▸ **Data segment**:
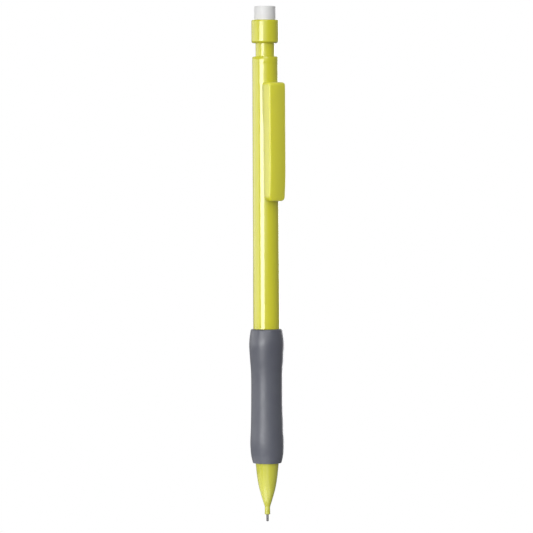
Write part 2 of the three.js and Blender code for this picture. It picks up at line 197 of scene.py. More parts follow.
# ---------------------------------------------------------------- material nodes
class Look:
    """A Principled material with a few short ways to add procedural detail."""

    def __init__(self, name, **constants):
        self.material = bpy.data.materials.new(name)
        self.material.use_nodes = True
        self.tree = self.material.node_tree
        self.shader = self.tree.nodes["Principled BSDF"]
        for socket, value in constants.items():
            self.shader.inputs[socket.replace("_", " ")].default_value = value
        self.coordinates = self.tree.nodes.new("ShaderNodeTexCoord").outputs["Object"]
        self.normal = None

    def link(self, output, socket):
        self.tree.links.new(output, socket)

    def noise(self, size, detail=2, stretch=(1, 1, 1), roughness=0.5):
        """Noise with features about that many millimetres across, stretched along an axis."""
        mapping = self.tree.nodes.new("ShaderNodeMapping")
        mapping.inputs["Scale"].default_value = [1 / s for s in stretch]
        self.link(self.coordinates, mapping.inputs["Vector"])
        texture = self.tree.nodes.new("ShaderNodeTexNoise")
        texture.inputs["Scale"].default_value = 1 / (size * MM)
        texture.inputs["Detail"].default_value = detail
        texture.inputs["Roughness"].default_value = roughness
        self.link(mapping.outputs["Vector"], texture.inputs["Vector"])
        return texture.outputs["Fac"]

    def remap(self, value, low, high, start=0.35, end=0.65):
        """A value between start and end, mapped to low and high."""
        node = self.tree.nodes.new("ShaderNodeMapRange")
        node.inputs["From Min"].default_value = start
        node.inputs["From Max"].default_value = end
        node.inputs["To Min"].default_value = low
        node.inputs["To Max"].default_value = high
        self.link(value, node.inputs["Value"])
        return node.outputs["Result"]

    def add(self, value, *more):
        """The sum of outputs and numbers, of which the first is an output."""
        for term in more:
            node = self.tree.nodes.new("ShaderNodeMath")
            node.operation = "ADD"
            self.link(value, node.inputs[0])
            if isinstance(term, float):
                node.inputs[1].default_value = term
            else:
                self.link(term, node.inputs[1])
            value = node.outputs["Value"]
        return value

    def mix(self, factor, first, second):
        """A colour between two, each a colour or an output."""
        node = self.tree.nodes.new("ShaderNodeMix")
        node.data_type = "RGBA"
        self.link(factor, node.inputs["Factor"])
        sockets = [socket for socket in node.inputs if socket.type == "RGBA"]
        for socket, colour in zip(sockets, (first, second)):
            if isinstance(colour, tuple):
                socket.default_value = (*colour, 1)
            else:
                self.link(colour, socket)
        return next(socket for socket in node.outputs if socket.type == "RGBA")

    def colour(self, output):
        self.link(output, self.shader.inputs["Base Color"])

    def roughness(self, output):
        self.link(output, self.shader.inputs["Roughness"])

    def bump(self, height, depth):
        """Adds relief of that depth in millimetres to what is there already."""
        node = self.tree.nodes.new("ShaderNodeBump")
        node.inputs["Strength"].default_value = 1
        node.inputs["Distance"].default_value = depth * MM
        self.link(height, node.inputs["Height"])
        if self.normal is not None:
            self.link(self.normal, node.inputs["Normal"])
        self.normal = node.outputs["Normal"]
        self.link(self.normal, self.shader.inputs["Normal"])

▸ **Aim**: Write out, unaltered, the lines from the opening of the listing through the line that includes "Principled material with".

▸ **Right answer**:
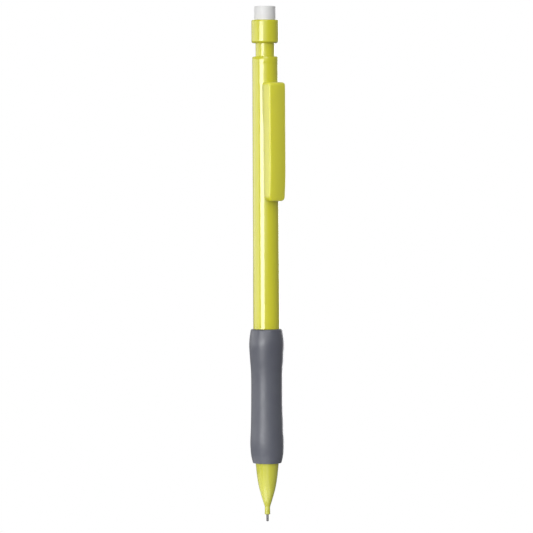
Write part 2 of the three.js and Blender code for this picture. It picks up at line 197 of scene.py. More parts follow.
# ---------------------------------------------------------------- material nodes
class Look:
    """A Principled material with a few short ways to add procedural detail."""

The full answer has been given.